Davut zihninin, Tanrı'nın hoşlanmadığı ve kendisine açıklamak istemediği şeylerle dolmasına izin vermedi.
Böyle şeylerle meşgul olmak, insanın hoşnutluğunu da bozar. Tanrı'nın benim için neler yaptığını ve geleceğimle ilgili neler yapmayı planladığını kesin olarak öğrenmekte ısrarcı olursam, Tanrı ile eşit olamadan tatmin olamam. Bu tür zihinsel aldatmacalarda "Tanrı'nın sözlerinden, Tanrı'nın yaptıklarından hoşnutsuzluğunu dile getir." diyen Aden yılanının söylediklerini fark etmekte de ne kadar da yavaşız.
Augustinusçu geleneğimizde sık sık ilk günahın superbia, yani gurur olduğu söylenir. Ancak bu, gururla sınırlı değildir; hoşnutsuzluk da bu günaha dahildir. Olaylara bu açıdan baktığımızda, hoşnutsuz bir ruhun tanrısal olmayan bir şey olduğunu fark ederiz.

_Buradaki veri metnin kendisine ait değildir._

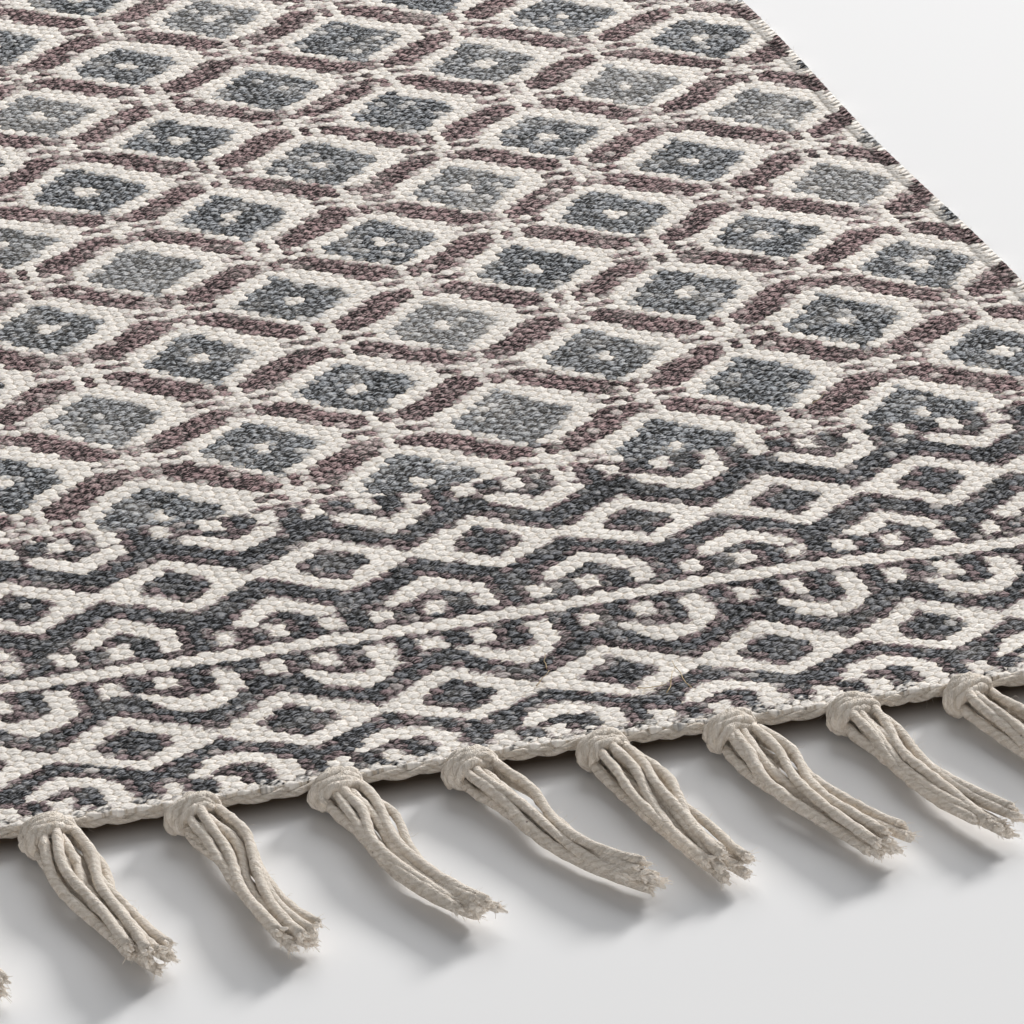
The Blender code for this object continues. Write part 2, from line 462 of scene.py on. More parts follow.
def weave_cell(tree):
    """The weft bump that a point is nearest to, the place on it in bumps, and the place on the cloth in metres."""
    uv = tree.nodes.new("ShaderNodeUVMap")
    uv.uv_map = "weave"
    parts = tree.nodes.new("ShaderNodeSeparateXYZ")
    tree.links.new(uv.outputs[0], parts.inputs[0])
    metres_x = Wire(tree, parts.outputs[0]) * WIDTH
    metres_y = Wire(tree, parts.outputs[1]) * LENGTH
    place = vector_of(tree, metres_x, metres_y)
    other = vector_of(tree, metres_y + 3.0, metres_x)
    drift_x = (flat_noise_at(tree, place, 95.0) - 0.5) * 0.50
    drift_x = drift_x + (flat_noise_at(tree, place, 900.0, 1.0) - 0.5) * 0.24
    drift_y = (flat_noise_at(tree, other, 95.0) - 0.5) * 0.80
    drift_y = drift_y + (flat_noise_at(tree, other, 900.0, 1.0) - 0.5) * 0.40
    across = metres_x * (WARP_COLUMNS / WIDTH) + drift_x
    along = metres_y * (HALF_BUMP_ROWS / LENGTH) + drift_y
    left = across.maths("FLOOR")
    near = []
    for column in (left, left + 1.0):
        odd = column.wrapped(2.0)
        row = ((along - odd) / 2).rounded() * 2 + odd
        on_x, on_y = across - column, (along - row) / 2
        near.append((on_x * on_x / 0.43 + on_y * on_y / 0.30, column, row, on_x, on_y))
    is_right = near[1][0].below(near[0][0])
    spread, column, row, on_x, on_y = (a + (b - a) * is_right for a, b in zip(*near))
    return column, row, on_x, on_y, spread, metres_x, metres_y


def inked(depth, softness=0.007):
    """How much ink a depth gives, from 0 to 1."""
    return (depth / softness * 0.5 + 0.5).clipped()


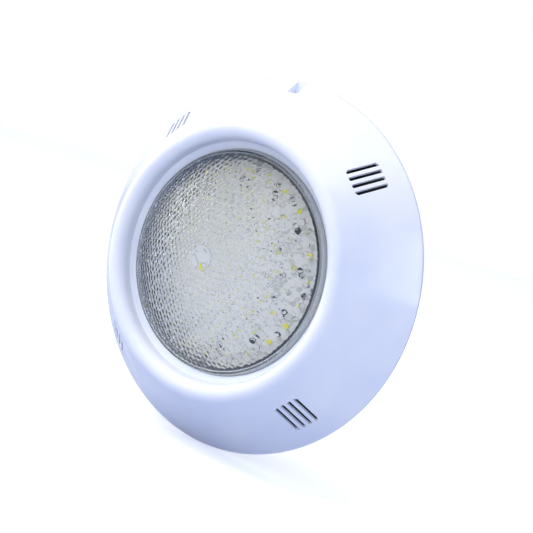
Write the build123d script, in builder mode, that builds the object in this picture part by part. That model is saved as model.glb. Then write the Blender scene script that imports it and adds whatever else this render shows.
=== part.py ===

Bu iki prensibi göz önünde bulundurursanız, dünyevi hoşnutsuzluk girdabına kolayca kapılmayacaksınız. Hıristiyan olma yolunda çalışmalarınıza geri dönün. Çalışın, hırs sorununu çözün. Mesih'i önceliğiniz yapın ve sböylece gerçekten mutlu olmanın ne kadar zevk veren bir şey olduğunu keşfedeceksiniz.